▶ Problem requirements:
Give back the whole listing exactly as shown.

▶ Recorded data:
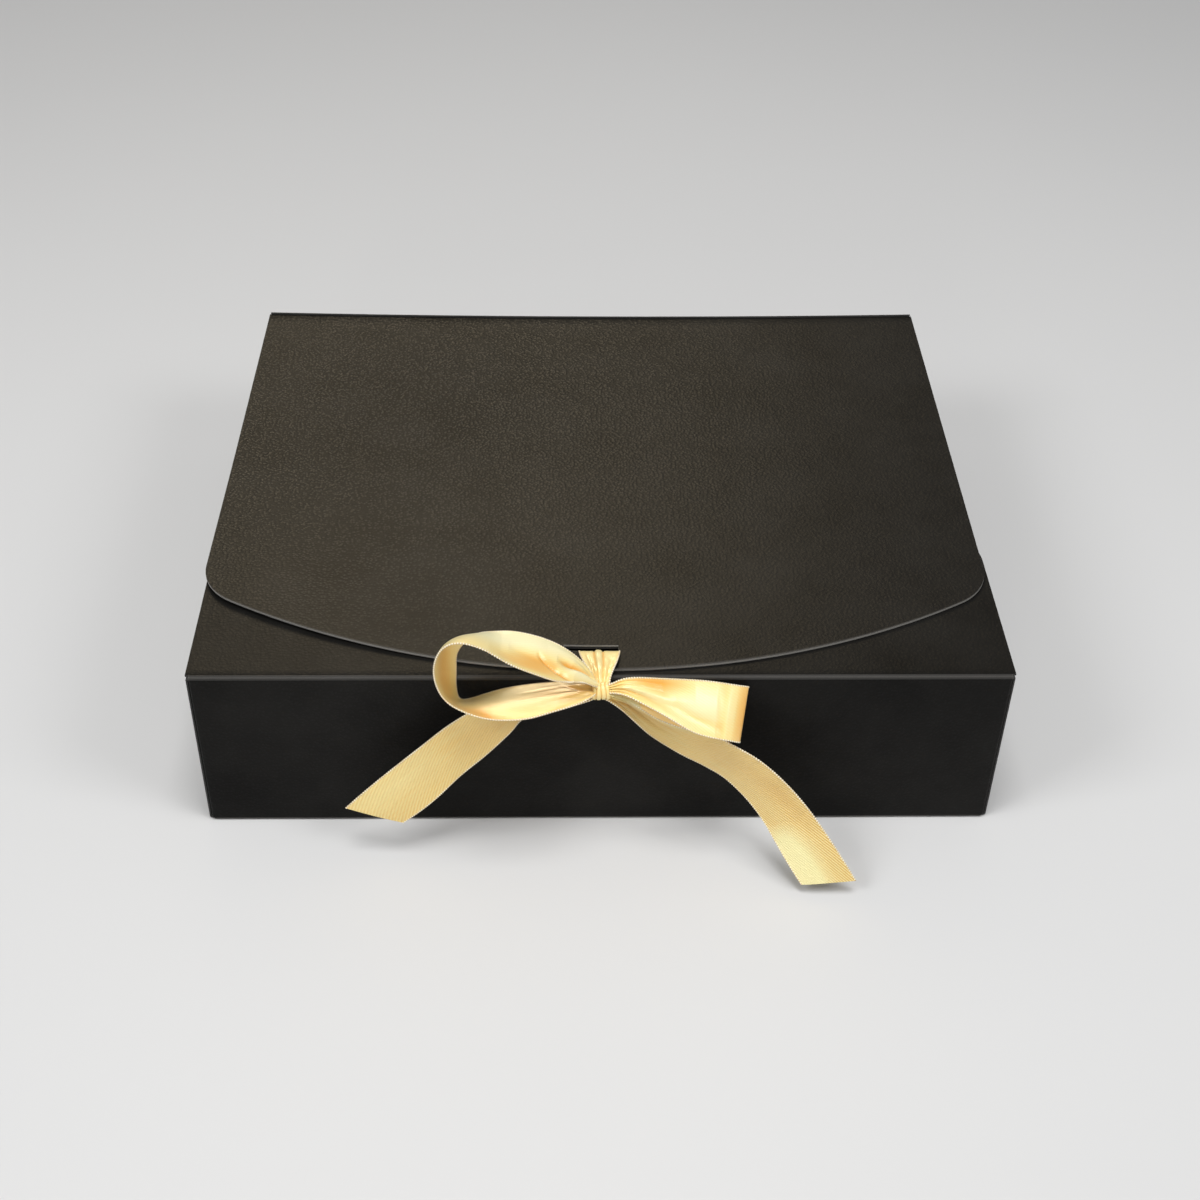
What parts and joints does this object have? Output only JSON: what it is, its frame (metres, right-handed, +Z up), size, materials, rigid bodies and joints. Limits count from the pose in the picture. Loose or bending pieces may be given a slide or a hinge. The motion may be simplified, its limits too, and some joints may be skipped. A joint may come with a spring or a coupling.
{
  "type": "gift box",
  "caption": "Fold-flat board gift box with a hinged lid, curved lid edge and tuck-under front flap, held shut by a satin ribbon tied in a bow through a slot.",
  "frame": {"origin": "centre of the box's underside", "axes": "+X to the right seen from the front, +Y to the back where the lid hinges, +Z up"},
  "size_m": [0.31, 0.2997, 0.1082],
  "materials": {
    "black_board": "embossed, satin",
    "gold_satin": "woven satin"
  },
  "bodies": {
    "box": {"base_panel": "black_board", "front_wall": "black_board", "back_wall": "black_board", "left_outer_wall": "black_board", "left_rim": "black_board", "left_inner_wall": "black_board", "right_outer_wall": "black_board", "right_rim": "black_board", "right_inner_wall": "black_board", "front_left_corner_tab": "black_board", "front_right_corner_tab": "black_board", "back_left_corner_tab": "black_board", "back_right_corner_tab": "black_board"},
    "lid": {"lid_panel": "black_board"},
    "flap": {"front_flap": "black_board"},
    "strap": {"ribbon_strap": "gold_satin"},
    "bow": {"bow_knot": "gold_satin", "left_loop": "gold_satin", "right_loop": "gold_satin", "left_tail": "gold_satin", "right_tail": "gold_satin"}
  },
  "joints": [
    {"name": "lid_hinge", "type": "hinge", "parent": "box", "child": "lid", "pos_m": [0, 0.13, 0.07615], "axis": [-1, 0, 0], "range_deg": [0, 110]},
    {"name": "front_flap_hinge", "type": "hinge", "parent": "box", "child": "flap", "pos_m": [0, -0.13, 0.07505], "axis": [1, 0, 0], "range_deg": [0, 100]},
    {"name": "ribbon_lift", "type": "slide", "parent": "lid", "child": "strap", "axis": [0, 0, 1], "range_m": [0, 0.06]},
    {"name": "bow_hang", "type": "hinge", "parent": "strap", "child": "bow", "pos_m": [-0.0009, -0.129, 0.078], "axis": [1, 0, 0], "range_deg": [0, 90]}
  ],
  "couplings": [
    {"joint": "front_flap_hinge", "follows": "lid_hinge", "ratio": 0.9},
    {"joint": "bow_hang", "follows": "lid_hinge", "ratio": 0.8}
  ]
}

▶ Answer to this exercise:
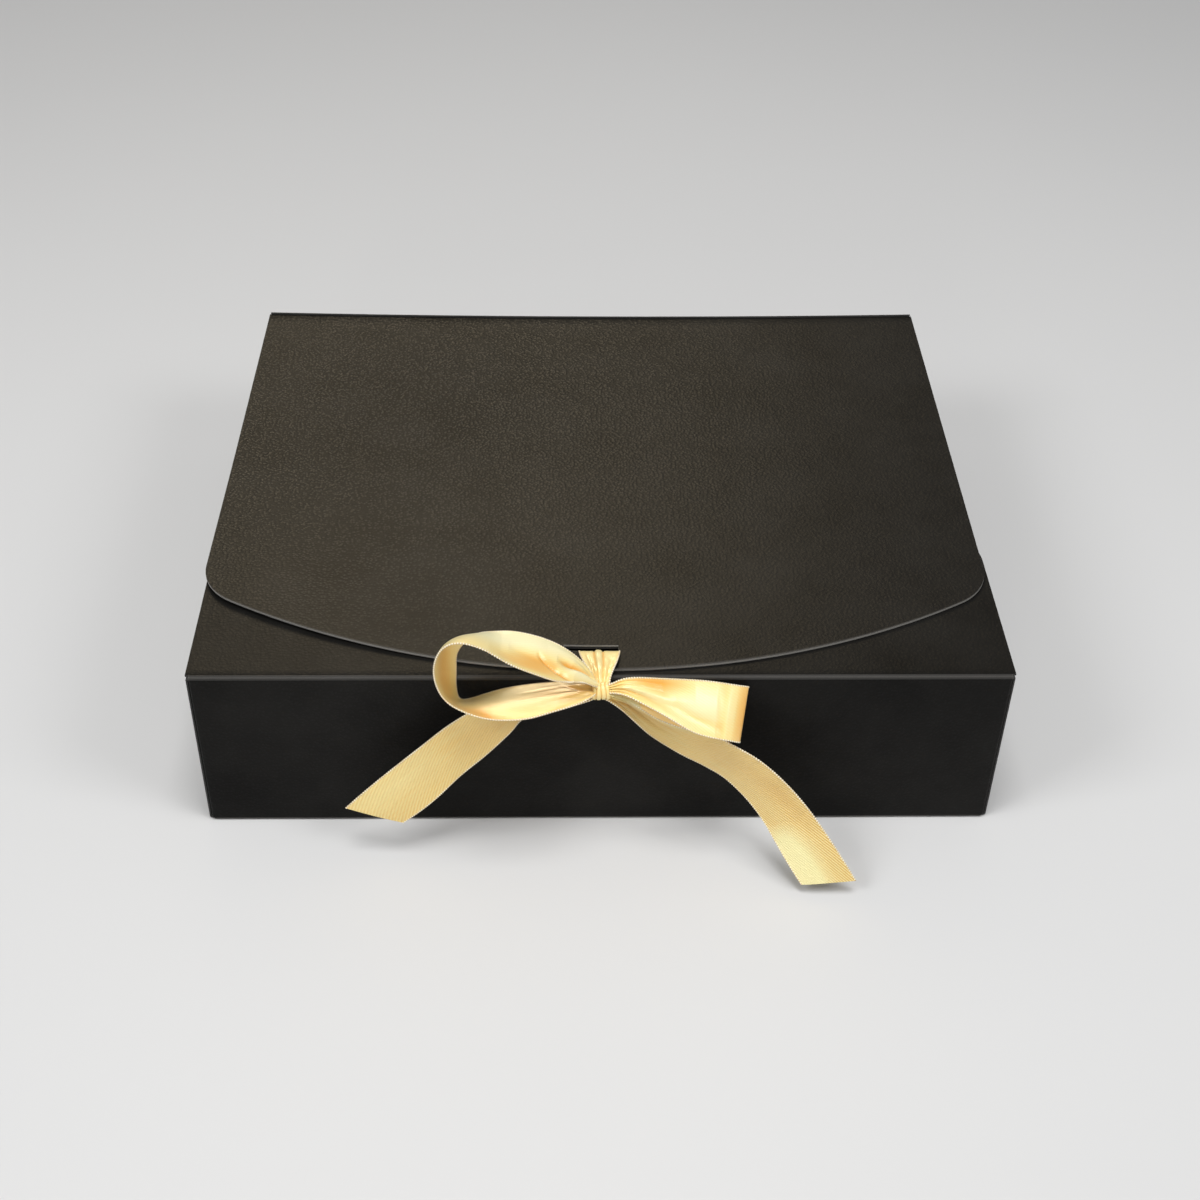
What parts and joints does this object have? Output only JSON: what it is, its frame (metres, right-handed, +Z up), size, materials, rigid bodies and joints. Limits count from the pose in the picture. Loose or bending pieces may be given a slide or a hinge. The motion may be simplified, its limits too, and some joints may be skipped. A joint may come with a spring or a coupling.
{
  "type": "gift box",
  "caption": "Fold-flat board gift box with a hinged lid, curved lid edge and tuck-under front flap, held shut by a satin ribbon tied in a bow through a slot.",
  "frame": {"origin": "centre of the box's underside", "axes": "+X to the right seen from the front, +Y to the back where the lid hinges, +Z up"},
  "size_m": [0.31, 0.2997, 0.1082],
  "materials": {
    "black_board": "embossed, satin",
    "gold_satin": "woven satin"
  },
  "bodies": {
    "box": {"base_panel": "black_board", "front_wall": "black_board", "back_wall": "black_board", "left_outer_wall": "black_board", "left_rim": "black_board", "left_inner_wall": "black_board", "right_outer_wall": "black_board", "right_rim": "black_board", "right_inner_wall": "black_board", "front_left_corner_tab": "black_board", "front_right_corner_tab": "black_board", "back_left_corner_tab": "black_board", "back_right_corner_tab": "black_board"},
    "lid": {"lid_panel": "black_board"},
    "flap": {"front_flap": "black_board"},
    "strap": {"ribbon_strap": "gold_satin"},
    "bow": {"bow_knot": "gold_satin", "left_loop": "gold_satin", "right_loop": "gold_satin", "left_tail": "gold_satin", "right_tail": "gold_satin"}
  },
  "joints": [
    {"name": "lid_hinge", "type": "hinge", "parent": "box", "child": "lid", "pos_m": [0, 0.13, 0.07615], "axis": [-1, 0, 0], "range_deg": [0, 110]},
    {"name": "front_flap_hinge", "type": "hinge", "parent": "box", "child": "flap", "pos_m": [0, -0.13, 0.07505], "axis": [1, 0, 0], "range_deg": [0, 100]},
    {"name": "ribbon_lift", "type": "slide", "parent": "lid", "child": "strap", "axis": [0, 0, 1], "range_m": [0, 0.06]},
    {"name": "bow_hang", "type": "hinge", "parent": "strap", "child": "bow", "pos_m": [-0.0009, -0.129, 0.078], "axis": [1, 0, 0], "range_deg": [0, 90]}
  ],
  "couplings": [
    {"joint": "front_flap_hinge", "follows": "lid_hinge", "ratio": 0.9},
    {"joint": "bow_hang", "follows": "lid_hinge", "ratio": 0.8}
  ]
}